Is there any way out from such nuclear predicament for us? It was Sir Halford Mackinder who observed at the end of the First World War that “Democracy refuses to think strategically, unless and until compelled to do so for purposes of defense.”  As he lamented, “the Democrat often thinks in principles, ideals, and morality, instead of reckoning strategically, as he or she should, with the realities of geography, economics, space and time. Besides, North Korea’s nuclear issue cannot be solved by South Koreans alone. There seems to be no easy way out of the looming existential threat.” What the South Koreans can do best at the moment is to consolidate and strengthen the “Achilles’ shield” of the Korea-US alliance so as to demonstrate the overwhelming military capability along with the American ally and make clear our resolve and willingness to use it to preempt any threat of impending danger from North Korea. In addition, the right road for the democratic South Korea to take is to produce a “right” leadership at this momentous time so as to seize the moment rather than to muddle through, thereby taking a bold, offensive posture of an “armed” prophet aiming at ultimate “liberation” of North Korean compatriots from the tyranny of the Kims. President Park should declare “national emergency,” eliminate the fifth column, and build up the first-rate military capability including, if possible, nuclear weapons.

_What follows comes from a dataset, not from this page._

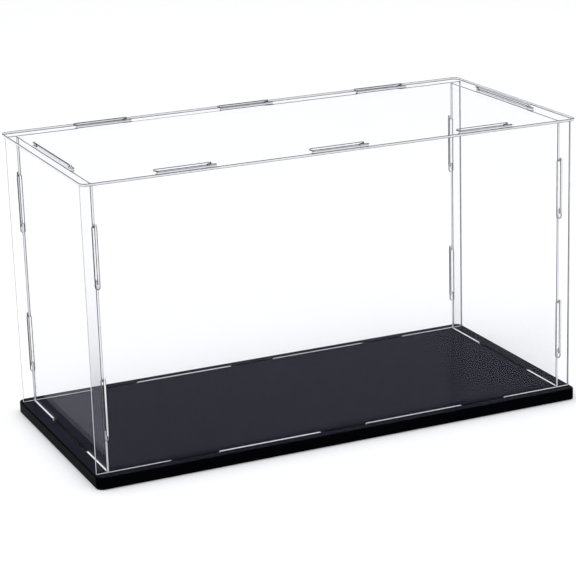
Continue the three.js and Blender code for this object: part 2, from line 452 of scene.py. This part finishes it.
def outer_tray():
    """The outside of the moulding: corners and deck edge rounded, and hollowed from below."""
    tray = box("base", (base_low.x, base_low.y, RIM_Z), (base_high.x, base_high.y, DECK_Z))
    select_edges(tray, upright)
    round_off(CORNER, segments=14)
    select_edges(tray, on_deck)
    round_off(DECK_EDGE, segments=5)
    select_underside(tray)
    bpy.ops.mesh.inset(thickness=BASE_WALL)
    hollow = (0, 0, UNDER_DECK - RIM_Z)
    bpy.ops.mesh.extrude_region_move(TRANSFORM_OT_translate={"value": hollow})
    object_mode()
    return tray


def ribs():
    """One rib along the base and two across it, each a little way into the sides and the deck."""
    inside_x = base_high.x - BASE_WALL / 2
    inside_y = base_high.y - BASE_WALL / 2
    parts = [box("rib", (-inside_x, -RIB / 2, RIM_Z), (inside_x, RIB / 2, INTO_DECK))]
    for x in (-RIB_PITCH, RIB_PITCH):
        low = (x - RIB / 2, -inside_y, RIM_Z)
        high = (x + RIB / 2, inside_y, INTO_DECK)
        parts.append(box("rib", low, high))
    return parts


PAD_NODES = ("pad_front_left", "pad_front_right", "pad_back_left", "pad_back_right")


def base():
    """The hollow moulding under the cover: deck, sides, ribs, slot sleeves and pad recesses."""
    tray = outer_tray()
    pads = [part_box(node) for node in PAD_NODES]
    places = [((low.x + high.x) / 2, (low.y + high.y) / 2) for low, high in pads]
    radius = (pads[0][1].x - pads[0][0].x) / 2 + PAD_GAP
    for rib in ribs():
        combine(tray, [rib], "UNION")
    for slot in SLOTS:
        combine(tray, [slot_block(slot, SLEEVE_WALL, RIM_Z, INTO_DECK)], "UNION")
    for x, y in places:
        combine(tray, [disc("boss", radius + BOSS_WALL, x, y, RIM_Z, INTO_DECK)], "UNION")
    recesses = [disc("recess", radius, x, y, 0, RECESS_TOP) for x, y in places]
    combine(tray, recesses, "DIFFERENCE")
    combine(tray, [slot_cutter(slot) for slot in SLOTS], "DIFFERENCE")
    select_sharp(tray, after_boolean=True)
    for edge in tray.data.edges:
        edge.select = edge.select and on_deck(*ends(tray.data, edge))
    # Faces with sharp edges all round stay selected: the sides of the ribs, sleeves and recesses.
    edit_mode("EDGE")
    round_off(BASE_ARRIS, segments=3)
    for material in (DECK, SIDE, HIDDEN):
        tray.data.materials.append(material)
    for face in tray.data.polygons:
        outside = abs(face.center.x) > base_high.x - CORNER
        outside = outside or abs(face.center.y) > base_high.y - BASE_WALL / 2
        if face.normal.z > ALONG and face.center.z > DECK_Z - 10 * NEAR:
            face.material_index = 0
        elif face.normal.z > -0.5 and (outside or face.center.z > UNDER_DECK + 10 * NEAR):
            face.material_index = 1
        else:
            face.material_index = 2
    smooth(tray)
    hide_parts("base_tray")
    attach(tray, "base")


def pad(node):
    low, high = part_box(node)
    radius = (high.x - low.x) / 2
    middle = (low + high) / 2
    piece = disc("foam_" + node, radius, middle.x, middle.y, low.z, high.z)
    select_edges(piece, lambda a, b: max(a.z, b.z) < low.z + NEAR)
    round_off(PAD_RIM, segments=3)
    piece.data.materials.append(FOAM)
    smooth(piece)
    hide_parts(node)
    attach(piece, "base")


base()
for pad_node in PAD_NODES:
    pad(pad_node)


# ---------------------------------------------------------------- studio

def floor():
    bpy.ops.object.select_all(action="DESELECT")
    bpy.ops.mesh.primitive_plane_add(size=FLOOR_SIZE, location=(0, 0, 0))
    plane = bpy.context.object
    plane.name = "floor"
    plane.data.materials.append(floor_paint())


def sky():
    """Bright round the horizon, and dimmer above it."""
    world = bpy.data.worlds.new("studio")
    world.use_nodes = True
    nodes = world.node_tree.nodes
    links = world.node_tree.links
    place = nodes.new("ShaderNodeTexCoord")
    split = nodes.new("ShaderNodeSeparateXYZ")
    ramp = nodes.new("ShaderNodeValToRGB")
    for stop, height, colour in zip(ramp.color_ramp.elements, SKY_HEIGHTS, SKY_COLOURS):
        stop.position = height
        stop.color = colour
    links.new(place.outputs["Generated"], split.inputs["Vector"])
    links.new(split.outputs["Z"], ramp.inputs["Fac"])
    links.new(ramp.outputs["Color"], nodes["Background"].inputs["Color"])
    nodes["Background"].inputs["Strength"].default_value = SKY_STRENGTH
    bpy.context.scene.world = world


def softbox():
    lamp = bpy.data.lights.new("overhead_softbox", "AREA")
    lamp.shape = "RECTANGLE"
    lamp.size = LAMP_SIZE
    lamp.size_y = LAMP_SIZE
    lamp.energy = LAMP_WATTS
    lamp_object = bpy.data.objects.new("overhead_softbox", lamp)
    lamp_object.location = LAMP_PLACE
    lamp_object.rotation_euler = (-Vector(LAMP_PLACE)).to_track_quat("-Z", "Y").to_euler()
    bpy.context.scene.collection.objects.link(lamp_object)


def camera():
    turn = math.radians(CAMERA_TURN)
    drop = math.radians(CAMERA_DROP)
    roll = math.radians(CAMERA_ROLL)
    back = Vector((
        math.sin(turn) * math.cos(drop),
        -math.cos(turn) * math.cos(drop),
        math.sin(drop),
    ))
    right = (-back).cross(Vector((0, 0, 1))).normalized()
    up = right.cross(-back)
    right, up = (
        math.cos(roll) * right + math.sin(roll) * up,
        math.cos(roll) * up - math.sin(roll) * right,
    )
    data = bpy.data.cameras.new("camera")
    data.lens = CAMERA_LENS
    data.clip_end = CAMERA_REACH
    camera_object = bpy.data.objects.new("camera", data)
    axes = Matrix((right, up, back)).transposed().to_4x4()
    camera_object.matrix_world = Matrix.Translation(CAMERA_PLACE) @ axes
    bpy.context.scene.collection.objects.link(camera_object)
    bpy.context.scene.camera = camera_object


floor()
sky()
softbox()
camera()
bpy.context.scene.view_settings.view_transform = "Standard"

When a nation faces its existential perils, it is natural that crisis management approach should be adopted.
To save the nation, a “right” leader should, sometimes, be able to play the role of a great “educator” for his or her own people by “waking up” still-sleeping people in such approaching surreal danger, persuade them to resolutely pay the necessary heavy price, and lead them ultimately toward the “Promised Land of Korean national unification.”